さてそろそろ長くなってきたのでまとめようと思う。小説は、何もない紙の上に文字の連続を並べるだけで、読者に豊かなイメージと想像力をもたらしてくれる。だから読者は自分の頭でその世界を創造することができるし、人物の気持ちを感じ取ることができる。ただし、それを媒介するのが文字である以上、その動きを感じ取るかなめになるのは「論理(logic)」ではないだろうか。登場人物が何か行動をしたとき、その様子はかならず文章で表現される。その強さや明るさ、奇怪さを理解して頭の世界でイメージにする際、無意識のうちにその前の描写と論理的整合性があるように文章を解釈してイメージにするのではないだろうか。

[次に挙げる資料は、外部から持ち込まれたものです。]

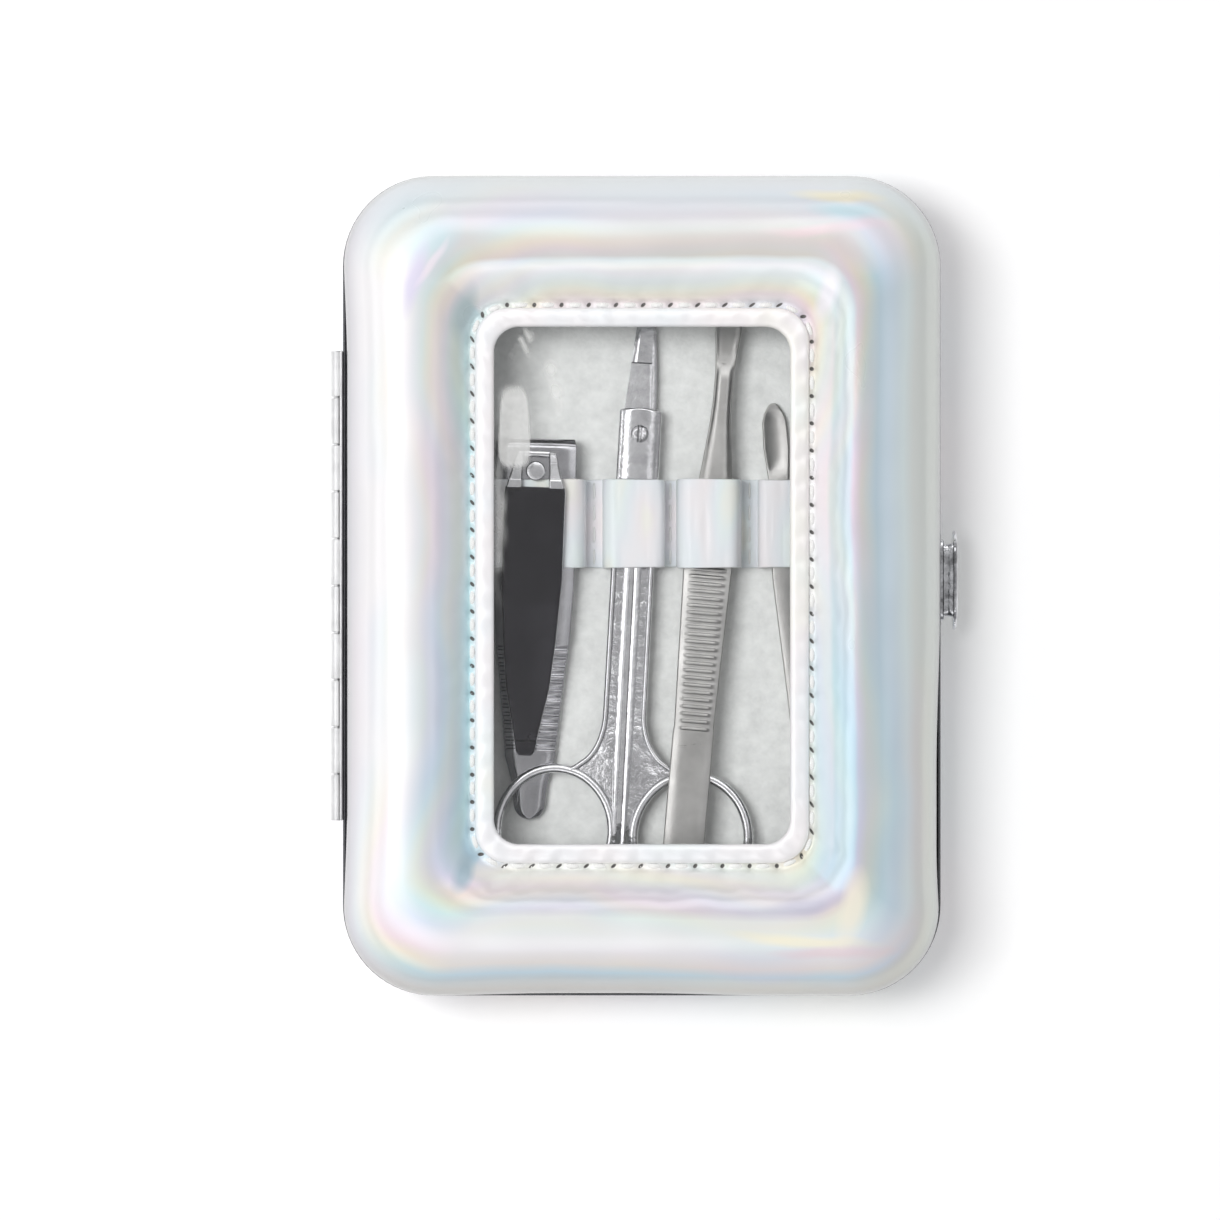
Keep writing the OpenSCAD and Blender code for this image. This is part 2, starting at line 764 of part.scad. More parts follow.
// Long round-ended plate across X
module pill(length, height, x0, x1) {
    straight = length - height;
    box([x0, -straight / 2, -height / 2], [x1, straight / 2, height / 2]);
    for (side = [-1, 1]) translate([x0, side * straight / 2, 0])
        rotate([0, 90, 0]) cylinder(h = x1 - x0, r = height / 2);
}

module button_cap() {
    rim_t = 0.55 * cap_t;
    step = 0.5;
    color("silver") translate([cap_x + layer_gap / 5, button_y, button_z]) {
        pill(cap_l, cap_h, 0, rim_t);
        pill(cap_l - 2 * step, cap_h - 2 * step, 0, cap_t);
    }
}

// Puts a clipper piece in its place on the board
module in_clipper() {
    translate([clipper_x, clipper_y, board_top]) rotate([0, 0, clipper_turn]) children();
}

// Plan of the clipper's arms, from the jaws to the rounded tail
function arm_plan() =
    let (tail_r = 2, tail_y = -clipper_tail + tail_r)
    concat([
        [clipper_nose, clipper_half - 0.3],
        [clipper_nose - 1, clipper_half],
        [-16, clipper_half],
        [-24, clipper_half - 0.5],
        [-30, clipper_half - 1.2],
        [-39.5, clipper_half - 2.1],
        [-43.5, tail_r + 0.3]
    ], [for (k = [0:6]) [tail_y - tail_r * sin(15 * k), tail_r * cos(15 * k)]]);

// Height of the lower arm's top, from the tail to just behind the pin
function arm_top(y) =
    arm_t + lerp(arm_low_z, arm_pin_z, (y + clipper_tail) / (clipper_tail - 1));

module clipper_arm(points, hole_r) {
    difference() {
        intersection() {
            side_solid(points, clipper_half + 1);
            linear_extrude(20) polygon(plan(arm_plan()));
        }
        cylinder(h = 20, r = hole_r);
        translate([0, clipper_rivet_y, 0]) cylinder(h = 20, r = 0.7 + run_gap);
    }
}

module clipper_lower_arm() {
    jaw_z = arm_lift - jaw_gap - 0.5;
    color("silver") in_clipper() clipper_arm([
        [-clipper_tail, arm_low_z],
        [-1, arm_pin_z],
        [2, arm_pin_z + 0.2],
        [clipper_nose, jaw_z],
        [clipper_nose, jaw_z + 0.3],
        [1.6, arm_pin_z + arm_t + 0.25],
        [-1, arm_pin_z + arm_t],
        [-clipper_tail, arm_low_z + arm_t]
    ], clipper_pin_r + 0.15);
}

module clipper_upper_arm() {
    jaw_z = arm_lift - 0.2;
    flat_y = flat_l - clipper_tail;
    tail_z = arm_top(-clipper_tail) + arm_gap;
    flat_z = arm_top(flat_y) + arm_gap;
    mid_y = -8;
    mid_z = lerp(flat_z, arm_lift, 0.9);
    color("silver") in_clipper() difference() {
        clipper_arm([
            [-clipper_tail, tail_z],
            [flat_y, flat_z],
            [mid_y, mid_z],
            [0, arm_lift],
            [2.5, arm_lift],
            [clipper_nose - 0.1, jaw_z],
            [clipper_nose, jaw_z + 0.2],
            [clipper_nose - 0.9, arm_lift + arm_t - 0.1],
            [0, arm_lift + arm_t],
            [mid_y, mid_z + arm_t],
            [flat_y, flat_z + arm_t],
            [-clipper_tail, tail_z + arm_t]
        ], clipper_pin_r + 0.3);
        for (k = [0:12]) {
            y = -24.5 - k * ridge_pitch;
            z = lerp(flat_z, mid_z, (y - flat_y) / (mid_y - flat_y)) + arm_t;
            translate([0, y, z]) cube([3 * clipper_half, 0.4, 0.3], center = true);
        }
    }
}

module clipper_lever() {
    tail_y = -39.3;
    color("dimgray") in_clipper() rotate([0, 0, lever_turn]) difference() {
        intersection() {
            side_solid([
                [2.8, arm_lift + arm_t + 0.25],
                [1.2, arm_lift + arm_t + 0.3],
                [-0.6, lever_z],
                [-19, lever_z],
                [tail_y, lever_z - 2.1],
                [tail_y, lever_z - 2.1 + 0.9 * lever_t],
                [-18, lever_z + lever_t],
                [-1.2, lever_z + lever_t],
                [1.2, arm_lift + arm_t + 0.4 + lever_t],
                [2.8, arm_lift + arm_t + lever_t]
            ], lever_half + 1);
            linear_extrude(20) polygon(plan([
                [2.8, lever_half - 1.5],
                [0, lever_half - 0.8],
                [-3, lever_half],
                [-15, lever_half],
                [-24, lever_half - 0.6],
                [-30, lever_half - 1.2],
                [-36, lever_half - 2.5],
                [tail_y + 0.5, lever_half - 3],
                [tail_y, lever_half - 3.4]
            ]));
        }
        cylinder(h = 20, r = clipper_pin_r + 0.7);
    }
}

module clipper_pin() {
    color("gainsboro") in_clipper() {
        translate([0, 0, 0.1]) cylinder(h = lever_z + lever_t + 0.3, r = clipper_pin_r);
        translate([0, 0, 0.1]) cylinder(h = arm_pin_z - 0.15, r = clipper_pin_r + 0.7);
        translate([0, 0, lever_z + lever_t]) cylinder(h = 0.4, r = clipper_pin_r + 0.35);
    }
}

module clipper_rivet() {
    color("gray") in_clipper() translate([0, clipper_rivet_y, arm_low_z])
        cylinder(h = 2 * arm_t + arm_gap, r = 0.7);
}

// Puts a scissor piece in its place on the board
module in_scissors() {
    translate([pivot_x, pivot_y, board_top + tool_gap]) rotate([0, 0, scissor_turn]) children();
}

// Handle of one half in plan, on the side of +X; a concave web widens it to its ring,
// which can lie a little further out
module handle_plan(out) {
    web_l = 7.5;
    reach_y = -ring_reach;
    web_x = ring_x + out - 2.3;
    web_y = reach_y + ring_b + ring_wire;
    difference() {
        union() {
            translate([ring_x + out, reach_y])
                polygon(oval(ring_a + ring_wire, ring_b + ring_wire));
            polygon(concat(
                [[half_gap, -shank_start], [shank_half, -shank_start]],
                [for (k = [0:6])
                    let (a = 15 * k)
                    [lerp(web_x, shank_half, cos(a)), web_y + web_l * (1 - sin(a))]],
                [[web_x, reach_y], [half_gap, reach_y]]
            ));
        }
        translate([ring_x + out, reach_y]) polygon(oval(ring_a, ring_b));
    }
}

// One half with its ring on the side of +X; its blade lies at blade_z
module scissor_half(blade_z, blade_points, out = 0) {
    translate([0, 0, blade_z]) linear_extrude(blade_t) polygon(blade_points);
    translate([0, 0, blade_z]) cylinder(h = blade_t, r = boss_r);
    box([half_gap, -shank_start - 0.5, blade_z], [shank_half, -1, blade_z + blade_t]);
    intersection() {
        union() {
            box([0, -ring_reach + ring_b, 0], [shank_half, -shank_start, shank_t]);
            box(
                [-1, -ring_reach - 2 * ring_b, shank_t - ring_t],
                [2 * (ring_x + out) + 2, -shank_start, shank_t]
            );
        }
        linear_extrude(2 * shank_t, center = true) handle_plan(out);
    }
}

module scissor_lower_half() {
    color("silver") in_scissors() rotate([0, 0, scissor_open]) difference() {
        scissor_half(0, [
            [-2.2, 0], [-2.3, 8], [-1.6, 18], [-0.3, blade_l], [0.3, blade_l - 0.3],
            [1.3, 16], [2, 7], [2.2, 0]
        ], ring_out);
        translate([0, 0, -1]) cylinder(h = shank_t + 2, r = screw_r + run_gap);
    }
}

module scissor_upper_half() {
    color("silver") in_scissors() mirror([1, 0, 0]) difference() {
        scissor_half(shank_t - blade_t, [
            [-1.7, 0], [-1.6, 8], [-1.1, 18], [-0.4, blade_l], [0.4, blade_l - 0.8],
            [1.6, 17], [2.5, 8], [2.5, 0]
        ]);
        translate([0, 0, -1]) cylinder(h = shank_t + 2, r = screw_r + run_gap);
    }
}

module scissor_screw() {
    color("gainsboro") in_scissors() difference() {
        union() {
            translate([0, 0, -0.05]) cylinder(h = shank_t + 0.15, r = screw_r);
            translate([0, 0, shank_t + 0.05]) cylinder(h = 0.5, r = screw_head_r);
        }
        translate([0, 0, shank_t + 0.5]) cube([3, 0.3, 0.4], center = true);
    }
}

// Puts a tweezer piece in its place: closed end on the finger ring, tip on the board
module in_tweezers() {
    end_z = board_top + ring_top + tool_gap + tweezer_rest * sin(tweezer_pitch);
    translate([tweezer_x, tweezer_y, end_z])
        rotate([0, 0, tweezer_turn]) rotate([-tweezer_pitch, 0, 0]) children();
}

module tweezer_leaf(points) {
    intersection() {
        side_solid(points, grip_half + 1);
        translate([0, 0, -1]) linear_extrude(10) polygon(plan([
            [0, tweezer_half - 0.7],
            [0.9, tweezer_half],
            [rib_from, tweezer_half],
            [rib_from + 1, tweezer_half - 0.1],
            [rib_to + 0.9, grip_half],
            [lerp(rib_to, neck_y, 0.5), grip_half - 0.2],
            [neck_y, grip_half - 1],
            [neck_y + 3, grip_half - 1.2],
            [tweezer_l - 10.4, grip_half - 1.9],
            [tweezer_l - 4.5, grip_half - 1.6],
            [tweezer_l - 1.5, grip_half - 1.65],
            [tweezer_l, grip_half - 2.4]
        ]));
    }
}

module tweezer_lower_leaf() {
    color("silver") in_tweezers() tweezer_leaf([
        [0, 0],
        [tweezer_l, 0],
        [tweezer_l, tip_t],
        [neck_y, tweezer_t],
        [0, tweezer_t]
    ]);
}

// Underside of the upper leaf: flat over the weld, then bowed away from the lower leaf
function bow_z(y) = tweezer_t + arm_gap + lookup(y, [
    [weld_l, 0],
    [bow_y, 0.75],
    [tweezer_l, 1.55]
]);

module tweezer_upper_leaf() {
    rib_n = floor((rib_to - rib_from) / rib_pitch);
    color("silver") in_tweezers() tweezer_leaf(concat(
        [for (y = [0, weld_l, bow_y, tweezer_l]) [y, bow_z(y)]],
        [[tweezer_l, bow_z(tweezer_l) + tip_t], [neck_y, bow_z(neck_y) + tweezer_t]],
        [for (k = [rib_n:-1:1]) let (y = rib_from + k * rib_pitch, z = bow_z(y) + tweezer_t)
            each [
                [y, z],
                [y - 0.1 * rib_pitch, z + rib_h],
                [y - 0.5 * rib_pitch, z + rib_h],
                [y - 0.6 * rib_pitch, z]
            ]],
        [[weld_l, bow_z(weld_l) + tweezer_t], [0, bow_z(0) + tweezer_t]]
    ));
}

module cuticle_pusher() {
    color("silver")
    translate([pusher_x, pusher_y, board_top + tool_gap]) rotate([0, 0, pusher_turn])
    intersection() {
        side_solid([
            [0, 0.2], [-4, 0], [-pusher_l, 0], [-pusher_l, 0.5 * pusher_t],
            [-40, pusher_t], [-13, pusher_t], [-9, 0.65 * pusher_t], [0, 0.2 + 0.3 * pusher_t]
        ], 2 * handle_half);
        linear_extrude(2 * pusher_t) polygon(plan([
            [0, 0.5],
            [-0.8, spoon_half - 0.7],
            [-2.6, spoon_half - 0.1],
            [-6, spoon_half],
            [-9.5, spoon_half - 0.25],
            [-12.5, spoon_half - 0.5],
            [-19, handle_half - 0.15],
            [-24, handle_half],
            [-41, handle_half - 0.8],
            [-60, handle_half - 1.3],
            [-pusher_l, 0.2]
        ]));
    }
}

base_cover();
base_padding();
base_shell();
base_frame();
base_lining();
tool_board();
tool_strap();
strap_stitches();
hinge_base_leaf();
hinge_lid_leaf();
hinge_pin();
latch_housing();
latch_spring();
latch_rivets();
lid_cover();
lid_padding();
lid_shell();
lid_frame();
lid_lining();
lid_catch();
window_pane();
window_backing();
window_binding();
window_stitches();
button_cap();
button_shank();
clipper_lower_arm();
clipper_upper_arm();
clipper_lever();
clipper_pin();
clipper_rivet();
scissor_lower_half();
scissor_upper_half();
scissor_screw();
tweezer_lower_leaf();
tweezer_upper_leaf();
cuticle_pusher();
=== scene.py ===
"""Looks of a framed manicure set case with a stitched clear window and the tools inside it.

Lengths are in millimetres in the classes below and become metres when a mesh is made.
X runs from the hinge to the push button, Y along the hinge and Z up through the lid.
"""
import json
import logging
from collections.abc import Callable
from dataclasses import dataclass
from enum import Enum

import bmesh
import bpy
import numpy as np
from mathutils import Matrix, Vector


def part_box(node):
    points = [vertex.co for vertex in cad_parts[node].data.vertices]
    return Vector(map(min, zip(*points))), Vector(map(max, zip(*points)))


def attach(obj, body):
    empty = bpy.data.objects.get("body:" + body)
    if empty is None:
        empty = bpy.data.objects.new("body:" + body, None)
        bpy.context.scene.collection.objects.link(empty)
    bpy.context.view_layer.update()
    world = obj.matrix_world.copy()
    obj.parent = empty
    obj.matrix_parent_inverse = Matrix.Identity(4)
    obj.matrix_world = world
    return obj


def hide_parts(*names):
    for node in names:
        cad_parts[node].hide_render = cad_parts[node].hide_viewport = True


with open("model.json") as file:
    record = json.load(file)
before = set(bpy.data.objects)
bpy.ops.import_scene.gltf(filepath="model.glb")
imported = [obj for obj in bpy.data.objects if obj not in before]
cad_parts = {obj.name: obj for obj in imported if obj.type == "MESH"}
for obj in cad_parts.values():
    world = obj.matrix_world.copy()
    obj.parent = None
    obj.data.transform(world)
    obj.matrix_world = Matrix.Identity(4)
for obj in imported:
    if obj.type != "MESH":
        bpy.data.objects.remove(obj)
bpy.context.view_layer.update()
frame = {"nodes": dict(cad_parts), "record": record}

LOG = logging.getLogger("manicure_case")
MM = 0.001
Array = np.ndarray
Colour = tuple[float, float, float]
Pair = tuple[float, float]
Places = tuple[Array, Array, Array, Array]
Node, NodeTree, Socket = bpy.types.Node, bpy.types.NodeTree, bpy.types.NodeSocket
Material = bpy.types.Material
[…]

一方映画では、すでに登場人物の容姿や声の明るさ、その仕草は確定されていて、そこに我々のイメージが入り込む余地はない。ただし、世界の媒体が映像であるからこそ、その動きを感じ取るかなめになるのはおそらく「感覚(feeling)」ではないだろうか。あるシーンで別に何かが決定的に前と異なるわけではなくても、人物の様子、仕草が少し変わる(例えば人物の服装が少しオシャレになる)だけで、おそらく観ている人は「あれ?何か変わった?」となる。論理ではなく感覚であるからこそはっきりしないのだけれども、これは映像ならではの現象ではないだろうか。

現実世界においてもこれは同じではないだろうか。他者に変化が少しずつ起こっていたとして、それをいくら「論理」的に考えようとしても、考える以前にその人の微妙な変化に「感覚」で気づいてあげられなければ、おそらくその人にうまく寄り添うことはできない。「感覚」で異変を察知しつつ、その人の立場に立って「論理」的に考える。その両方を持ってこそ、他者と良い人間関係が築けるように思う。

僕が小説より映画を好むのはたぶん、これまで生きてきて多くの人と出会ってきた中で、他者の気持ちを感覚で察することの重要性に気づかされた経験により恵まれたからなのだと思う。人と会って話すとき、なんとなくだが、その人の行動の理由とかを考えるよりも先に、その人の様子とかテンションとかが気になる。たぶんそういう自分の性格が相まって人を見るときに動き(映像)を通して見たいと思う。ただそれだけなのだろう。とはいえど、小説を読まなくていい理由にはならないので、そこは注意していきたいと思う。

それに、文章の力で成す精巧な論理も、映像の力で与える機微な感覚も、優れた作家さんの表現力と類まれな役者さんの演技力があってこそのもの。それゆえ、小説だろうと映画だろうと素晴らしい作品にはただただ頭が下がるばかりである。

お読みいただき、ありがとうございました。